“Every election has its cultural divides,” writes David Wasserman of the Washington Post. “In 2012, the campaign might be a contest between these alternate universes of culture and cuisine: Whole Foods Markets and Cracker Barrel Old Country Stores.”

Wasserman noted that in 2008, Barack Obama carried “81 percent of counties with a Whole Foods and just 36 percent of counties with a Cracker Barrel.” 

He also reported on research by the Nielsen Company, which divided zip codes into consumer groups with names like “Young Digerati,” “Blue Blood Estates,” “Country Squires,” and “Shotguns and Pickups.” Needless to say, Whole Foods is more common in the first two examples and Cracker Barrel in the second pair. (There are 46 Cracker Barrels in Texas versus seventeen Whole Foods, a company based in Austin.) 

This isn’t exactly groundbreaking stuff—just a new set of labels for old tropes. As Jordan Ragusa at Rule 22 said, need we be reminded of “NASCAR Dads” and “Soccer Moms”?

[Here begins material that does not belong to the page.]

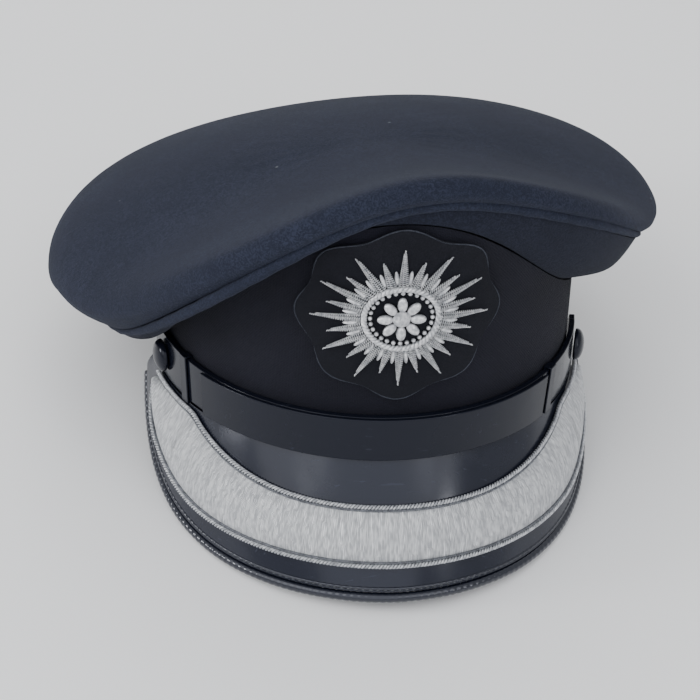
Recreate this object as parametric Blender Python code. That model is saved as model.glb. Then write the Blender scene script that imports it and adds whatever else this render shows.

“It is really not that hard to figure out,” echoes “Merv” at the blog Prairie Pundit, who happens to be based in Washington, Texas. (He does his shopping at the Walmart or H-E-B). “Cracker Barrels tend to be close to where travelers can stop in an eat and get something they recognize. Whole Foods tends to select dense urban locations… the red blue divide is still urban versus rural.”

Still, it’s fun to play the game. So if President Obama is Whole Foods, does that make Rick Perry Cracker Barrel? And what’s Mitt Romney? EatZi’s? And all the raw-milk lovers know Ron Paul would be the local farmer’s market.